- EXERCISE TASK: Everything from the first line to the line containing "return ring - chamber" is to be repeated exactly; nothing past it.

start

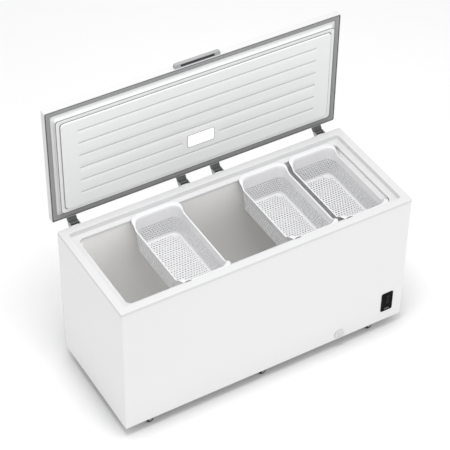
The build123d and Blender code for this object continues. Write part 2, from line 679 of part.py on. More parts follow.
def lid_gasket():
    """Magnetic seal with a hollow bellows, one ring."""
    ring = lid_slab(2.8, 2.8, SEAL_Z, SEAL_Z + SEAL_THICK - 0.05, 8)
    ring -= lid_slab(2.8 + SEAL_WIDTH, 2.8 + SEAL_WIDTH, SEAL_Z - 1, SEAL_Z + SEAL_THICK + 1, 10)
    chamber = lid_slab(8, 8, SEAL_Z + 1.4, SEAL_Z + 4.4, 6) - lid_slab(32, 32, SEAL_Z, SEAL_Z + 6, 8)
    return ring - chamber


def lamp_housing():
    """Lamp box let into the plug, with a rim that sits on the panel."""
    y = LID_BACK - LAMP_CENTRE
    z = SEAL_Z - PLUG_SECOND
    rim = slab(-LAMP_WIDTH / 2, LAMP_WIDTH / 2, y - LAMP_LENGTH / 2, y + LAMP_LENGTH / 2,
               z - 1.2, z - 0.02, 8)
    box = slab(-LAMP_WIDTH / 2 + 3.2, LAMP_WIDTH / 2 - 3.2, y - LAMP_LENGTH / 2 + 3.2,
               y + LAMP_LENGTH / 2 - 3.2, z - 1.2, z + 22, 4.8)
    inside = slab(-LAMP_WIDTH / 2 + 5, LAMP_WIDTH / 2 - 5, y - LAMP_LENGTH / 2 + 5,
                  y + LAMP_LENGTH / 2 - 5, z - 5, z + 20.5, 3.5)
    return rim + box - inside


def lamp_lens():
    """White diffuser."""
    y = LID_BACK - LAMP_CENTRE
    z = SEAL_Z - PLUG_SECOND
    lens = slab(-LAMP_WIDTH / 2 + 5.2, LAMP_WIDTH / 2 - 5.2, y - LAMP_LENGTH / 2 + 5.2,
                y + LAMP_LENGTH / 2 - 5.2, z - 1.6, z + 5, 3.3)
    return lens - slab(-LAMP_WIDTH / 2 + 7, LAMP_WIDTH / 2 - 7, y - LAMP_LENGTH / 2 + 7,
                       y + LAMP_LENGTH / 2 - 7, z + 0.4, z + 8, 2)


def lamp_board():
    """Strip of lamps on a board inside the housing."""
    y = LID_BACK - LAMP_CENTRE
    z = SEAL_Z - PLUG_SECOND + 18.9
    board = block(-60, 60, y - 22, y + 22, z, z + 1.6)
    for i in range(6):
        board += block(-48 + 18 * i - 2, -48 + 18 * i + 2, y - 2, y + 2, z - 1.2, z)
    return board


def lid_handle():
    """Pull along the front edge, with a long finger pocket underneath."""
    z0, z1 = SEAL_Z + 4.0, LID_TOP - 1.5
    y = LID_FRONT
    body = block(-HANDLE_REACH, HANDLE_REACH, y - HANDLE_OUT, y, z0, z1)
    body = fillet(body.edges().filter_by(Axis.Z).group_by(Axis.Y)[0], 9)
    body = fillet(body.edges().group_by(Axis.Z)[-1].group_by(Axis.Y)[0], 5)
    pocket = slab(-90, 90, y - HANDLE_OUT + 6.5, y - 3.0, z0 - 5, z1 - 6, 5)
    holes = [rod(dx, y - 15, (z0 + z1) / 2, 3.0, 20, "Y") for dx in (-108, 108)]
    return body - pocket - holes[0] - holes[1]


def handle_screws():
    """Two screws through the handle's ends into the lid's edge."""
    z = (SEAL_Z + 4.0 + LID_TOP - 1.5) / 2
    return [rod(dx, LID_FRONT - 14.9, z, 2.9, 14.8, "Y") for dx in (-108, 108)]


# ---- baskets ------------------------------------------------------------------------------
def basket_body(grow, z0, z1):
    """Tapered tray, loft between the floor outline and the top outline."""
    y = CENTRE_Y
    low = Pos(0, y, z0) * RectangleRounded(BASKET_WIDTH - 2 * BASKET_TAPER - 2 * grow,
                                           BASKET_LENGTH - 2 * BASKET_TAPER - 2 * grow, BASKET_LOW_R - grow)
    high = Pos(0, y, z1) * RectangleRounded(BASKET_WIDTH - 2 * grow, BASKET_LENGTH - 2 * grow,
                                            BASKET_TOP_R - grow)
    return loft([low.face(), high.face()])


def basket(x):
    """Basket with two raised grips whose flanges rest on the ledge, and lower side rims."""
    tray = basket_body(0, BASKET_FLOOR, BASKET_TOP)
    tray -= basket_body(BASKET_WALL, BASKET_FLOOR + 3, BASKET_TOP + 0.01)
    y0, y1 = CENTRE_Y - BASKET_LENGTH / 2, CENTRE_Y + BASKET_LENGTH / 2
    for side in (-1, 1):
        x0, x1 = sorted((side * (BASKET_WIDTH / 2 + 5), side * (BASKET_WIDTH / 2 - 40)))
        cut = block(x0, x1, y0 + 90, y1 - 90, BASKET_RIM, BASKET_TOP + 5)
        tray -= cut
    for y, way in ((y0, -1), (y1, 1)):
        far = y + way * 25.0
        flange = slab(-BASKET_WIDTH / 2 + 34, BASKET_WIDTH / 2 - 34,
                      min(far, y - way * 2), max(far, y - way * 2),
                      LEDGE_Z + 0.2, BASKET_TOP, 4)
        tray += flange
    return Pos(x, 0, 0) * tray


# ---- castors ------------------------------------------------------------------------------
def castor_places():
    """Swivel centres, front row first."""
    return [(x, y) for y in CASTOR_Y for x in CASTOR_X]


def castor_plates():
    """Top plates under the floor pan."""
    out = []
    for x, y in castor_places():
        plate = slab(x - 32, x + 32, y - 24, y + 24, BASE_HEIGHT - 2.5, BASE_HEIGHT, 5)
        plate -= rod(x, y, 50, KING_PIN_R + RUNNING, 20)
        for dx in (-25, 25):
            for dy in (-17, 17):
                plate -= rod(x + dx, y + dy, 50, 2.6, 20)
        out.append(plate)
    return out


def castor_screws():
    """Screws of the castor plates."""
    places = [(x + dx, y + dy, BASE_HEIGHT - 2.5) for x, y in castor_places()
              for dx in (-25, 25) for dy in (-17, 17)]
    return screws(places, 4.5, 2.4, 2.5, 2.4, "Z", -1)


def castor_fork(x, y):
    """Swivel fork with its riveted axle, as two solids."""
    half = WHEEL_WIDTH / 2 + 0.6
    axle_x = x - CASTOR_TRAIL
    fork = rod(x, y, 50.6, 15, 3.2) + rod(x, y, 53, KING_PIN_R, 5.6)
    for side in (-1, 1):
        y0, y1 = sorted((y + side * half, y + side * (half + 2)))
        cheek = rod(axle_x, y0, WHEEL_R, 7.5, 2, "Y")
        leg = Plane.XZ * make_face(Polyline(
            (axle_x - 7, WHEEL_R + 2), (x - 12, 51), (x + 12, 51), (axle_x + 7, WHEEL_R - 2),
            (axle_x - 7, WHEEL_R + 2)))
        fork += cheek + Pos(0, y1, 0) * extrude(leg, 2)
    fork += block(x - 12, x + 12, y - half - 2, y + half + 2, 50.6, 52.6)
    fork -= rod(axle_x, y - 20, WHEEL_R, AXLE_R, 40, "Y")
    axle = rod(axle_x, y - half - 2, WHEEL_R, AXLE_R, 2 * half + 4, "Y")
    axle += rod(axle_x, y - half - 3.2, WHEEL_R, 5, 1.2, "Y")
    axle += rod(axle_x, y + half + 2, WHEEL_R, 5, 1.2, "Y")
    return [fork, axle]


def castor_wheel(x, y):
    """Wheel with a softly crowned tread and its bore."""
    axle_x = x - CASTOR_TRAIL
    wheel = rod(axle_x, y - WHEEL_WIDTH / 2, WHEEL_R, WHEEL_R, WHEEL_WIDTH, "Y")
    wheel = fillet(wheel.edges().filter_by(GeomType.CIRCLE), 3)
    for y0 in (y - WHEEL_WIDTH / 2 - 1, y + WHEEL_WIDTH / 2 - 2):
        wheel -= rod(axle_x, y0, WHEEL_R, 12, 3, "Y") - rod(axle_x, y0 - 1, WHEEL_R, 6, 6, "Y")
    return wheel - rod(axle_x, y - 20, WHEEL_R, AXLE_R + RUNNING, 40, "Y")


# ---- cable inlet --------------------------------------------------------------------------
def cable_gland():
    """Grommet in the rear cover where the supply lead enters."""
    x, z = INLET
    outside = rod(x, BACK_Y + 1.25, z, 8, 5, "Y")
    return outside - rod(x, BACK_Y, z, INLET_R, 10, "Y")


def main():
    os.makedirs("parts", exist_ok=True)
    cabinet = {
        "outer_cabinet": outer_cabinet, "rear_panel": rear_panel, "base_pan": base_pan,
        "foam_insulation": foam_insulation, "room_bulkhead": room_bulkhead,
        "evaporator_coil": evaporator_coil, "condenser_coil": condenser_coil,
        "drain_tube": drain_tube, "drain_plug": drain_plug, "drain_cap": drain_cap,
        "compressor": compressor, "compressor_plate": compressor_plate, "relay_cover": relay_cover,
        "filter_drier": filter_drier, "vent_grille": vent_grille, "rear_cover": rear_cover,
        "control_fascia": control_fascia, "control_key": control_key, "control_board": control_board,
        "cable_gland": cable_gland,
    }
    for name, make in cabinet.items():
        write(name, make())
    groups = {
        "top_collar": collar, "inner_liner": inner_liner,
        "compressor_grommets": compressor_grommets, "compressor_bolts": compressor_bolts,
        "refrigerant_tubes": refrigerant_tubes, "cover_screws": cover_screws,
        "hinge_brackets": hinge_brackets, "hinge_pins": hinge_pins, "hinge_screws": hinge_screws,
        "hinge_springs": hinge_springs, "castor_plates": castor_plates, "castor_screws": castor_screws,
    }
    for name, make in groups.items():
        write(name, Compound(children=make()))

    # the lid parts are drawn closed and turned open about the hinge pins
    opened = Pos(0, HINGE_Y, HINGE_Z) * Rot(-90, 0, 0) * Pos(0, -HINGE_Y, -HINGE_Z)
    lid = {
        "lid_outer_panel": lid_outer_panel, "lid_inner_liner": lid_inner_liner, "lid_foam": lid_foam,
        "lid_gasket": lid_gasket, "lamp_housing": lamp_housing, "lamp_lens": lamp_lens,
        "lamp_board": lamp_board, "lid_handle": lid_handle,
    }
    for name, make in lid.items():
        write(name, opened * make())
    for name, make in {"hinge_arms": hinge_arms, "handle_screws": handle_screws}.items():
        write(name, Compound(children=[opened * piece for piece in make()]))

    for i, x in enumerate(BASKET_X, 1):
        write(f"basket_{i}", basket(x))
    for i, (x, y) in enumerate(castor_places(), 1):
        write(f"castor_fork_{i}", Compound(children=castor_fork(x, y)))
        write(f"castor_wheel_{i}", castor_wheel(x, y))


main()
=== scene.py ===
import math
import bmesh
import bpy
import numpy as np
from mathutils import Matrix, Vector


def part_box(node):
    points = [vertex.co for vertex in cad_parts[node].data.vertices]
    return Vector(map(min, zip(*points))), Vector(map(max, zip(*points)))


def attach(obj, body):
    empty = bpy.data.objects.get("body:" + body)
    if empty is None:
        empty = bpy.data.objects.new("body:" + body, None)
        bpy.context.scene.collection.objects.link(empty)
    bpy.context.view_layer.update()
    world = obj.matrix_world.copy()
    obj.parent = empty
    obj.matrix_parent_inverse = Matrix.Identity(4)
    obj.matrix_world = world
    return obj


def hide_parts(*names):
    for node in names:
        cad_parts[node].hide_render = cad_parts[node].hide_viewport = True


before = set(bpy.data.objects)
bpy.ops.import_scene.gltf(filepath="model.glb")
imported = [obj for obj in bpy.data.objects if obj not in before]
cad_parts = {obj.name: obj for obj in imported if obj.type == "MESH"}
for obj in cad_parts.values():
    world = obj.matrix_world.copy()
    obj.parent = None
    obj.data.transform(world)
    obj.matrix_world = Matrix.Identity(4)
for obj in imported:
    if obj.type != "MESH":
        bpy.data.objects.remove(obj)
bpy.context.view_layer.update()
print("frame loaded, nodes:", len(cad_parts))

mm = 0.001


# s * s * (3 - 2 s), with s clipped to 0..1
def ease(s):
    s = np.clip(s, 0.0, 1.0)
    return s * s * (3.0 - 2.0 * s)


# a code from -2 to 2 names a line across a rounded rectangle: -1..1 is the straight middle,
# and past 1 is the corner zone, steps by steps
def lineCodes(middle, cornerSteps):
    corner = np.linspace(0.0, 1.0, cornerSteps + 1)
    return np.concatenate([corner - 2.0, middle[1:-1], corner + 1.0])


# x = clip(cx) (a - r) + sign r sx sqrt(1 - sy^2 / 2), and the same for y: the square's corner
# zone of side r is bent onto a quarter disc, everything else stays straight
def roundedSpot(cx, cy, a, b, r):
    sx = np.clip(np.abs(cx) - 1.0, 0.0, 1.0)
    sy = np.clip(np.abs(cy) - 1.0, 0.0, 1.0)
    x = np.clip(cx, -1.0, 1.0) * (a - r) + np.sign(cx) * r * sx * np.sqrt(1.0 - sy ** 2 / 2.0)
    y = np.clip(cy, -1.0, 1.0) * (b - r) + np.sign(cy) * r * sy * np.sqrt(1.0 - sx ** 2 / 2.0)
    return x, y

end

- RESPONSE BELOW:
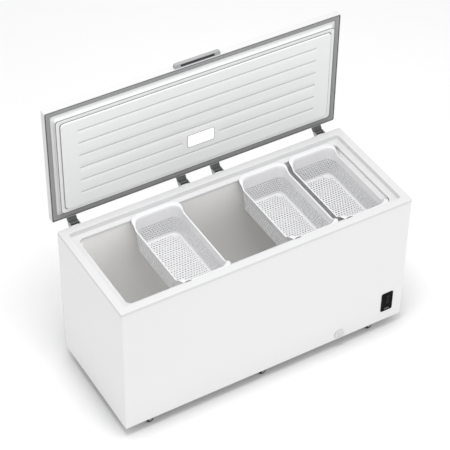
The build123d and Blender code for this object continues. Write part 2, from line 679 of part.py on. More parts follow.
def lid_gasket():
    """Magnetic seal with a hollow bellows, one ring."""
    ring = lid_slab(2.8, 2.8, SEAL_Z, SEAL_Z + SEAL_THICK - 0.05, 8)
    ring -= lid_slab(2.8 + SEAL_WIDTH, 2.8 + SEAL_WIDTH, SEAL_Z - 1, SEAL_Z + SEAL_THICK + 1, 10)
    chamber = lid_slab(8, 8, SEAL_Z + 1.4, SEAL_Z + 4.4, 6) - lid_slab(32, 32, SEAL_Z, SEAL_Z + 6, 8)
    return ring - chamber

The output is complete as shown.